Waktu yang sangat menyita sehingga untuk melihat matahari terbitpun sesuatu yang langka bahkan untuk mengurus diri sendiri pun merupakan barang mahal. Kursi nganggur dan meja kosong menjadi berharga hanya untuk menghilangkan penat barang sekejap jika untuk ke ruang DM tidak memungkinkan.
Financial yang ikut terkuras. Tidak hanya untuk bayar SPP yang memang lebih mahal daripada saat kuliah namun juga untuk kelangsungan sebagai DM. Berapa banyak buku yang harus di beli atau di foto copi karena memang buku waktu kuliah tidak mencukupi lagi, dana buat bikin tugas-tugas yang segunung plus konsumsi pembimbing yang tak jarang harus berkali-kali di beli karena pembatalan-pembatalan dokter pembimbing karena padatnya kegiatan mereka (konsumsi aja bisa memakan uang makan sehari plus sarapan besok paginya), ada lagi beragam macam sumbangan tak terduga yang memang tak terduga, ada lagi dana untuk beri kenang-kenangan ke ruangan meskipun terkadang kurang ikhlas karena sikap mereka yg menjengkelkan, belum lagi untuk sebagian orang yang menghalalkan segala cara untuk mencapai tujuan dengan menyuap bla3x (tapi aku tidak termasuk yang ini lho.).

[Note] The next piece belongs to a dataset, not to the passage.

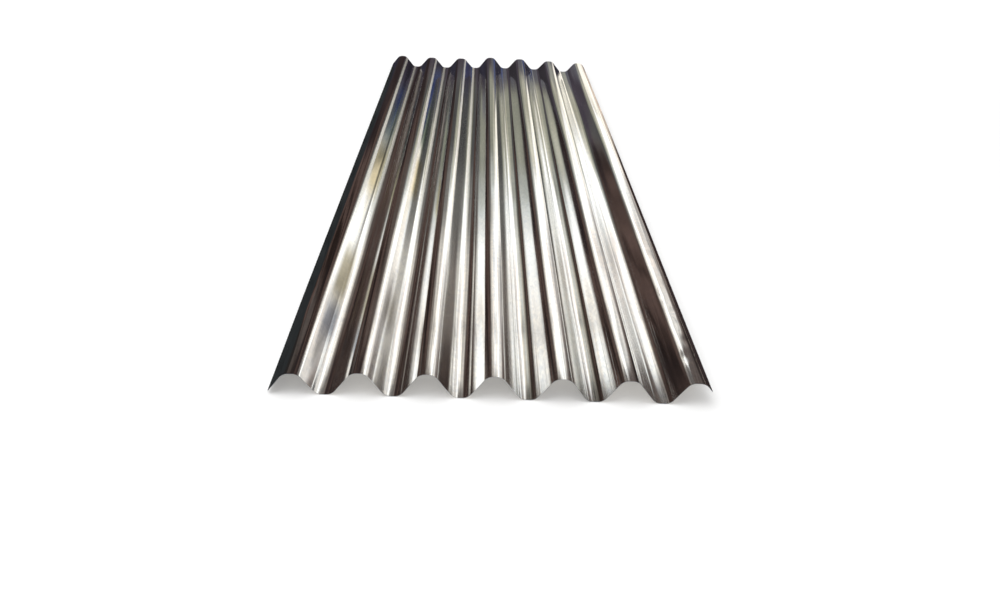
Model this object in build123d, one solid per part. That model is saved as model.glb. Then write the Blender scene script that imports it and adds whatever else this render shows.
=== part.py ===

Teman sekelompok. Teman kelompok merupakan dua sisi mata pisau. Jika kita beruntung mendapat teman kelompok yang pengertian, bisa di ajak kerja sama dalam kebaikan, penuh tanggung jawab terhadap tugasnya, serta dapat dijadikan sahabat yang baik, maka kita akan merasakan keindahan saat menjadi Dokter Muda. Namun apabila mendapat teman sekelompok yang sebaliknya, egois, mau menang sendiri, arogan, susah di atur, cari muka, maka bersiap-siaplah menerima akibatnya baik secara lansung maupun tidak langsung. Secara langsung akan terlihat sehari-hari, bagaimana dia datang telat saat jaga malam sehingga menyusahkan teman yang jaga tunggu, SOAP keleleran, tidak mau disalahkan, dan dia akan senantiasa memberikan berbagai kebetean sepanjang hari sepanjang waktu. Secara tidak langsung bila yang bersangkutan mendapat masalah dengan orang lain dilingkungan Rumah Sakit karena sifat jeleknya, maka siap-siap saja menerima getah dari buah yang tidak kita makan. Sebab, pada beberapa bagian SMF, mereka memandang secara kolektif kelompok sehingga satu bermasalah maka seluruh anggota kelompok mendapat akibatnya.
Itulah sekelumit kisah menjadi seorang Dokter Muda, datang kerja paling awal dan pulangnya paling-paling akhir dengan beban kerja paling berlipat, tidak di gaji, tidak dihargai dan parahnya harus membayar untuk itu semua dengan biaya yang mahal lagi. Huuuu…h, tapi itulah ilmu yang memang mahal harganya. Dan pantaslah kiranya Allah SWT meninggikan beberapa derajat orang berilmu dibandingkan orang alim sekalipun (mudahan-mudahan aku termasuk didalamnya, AMIEN).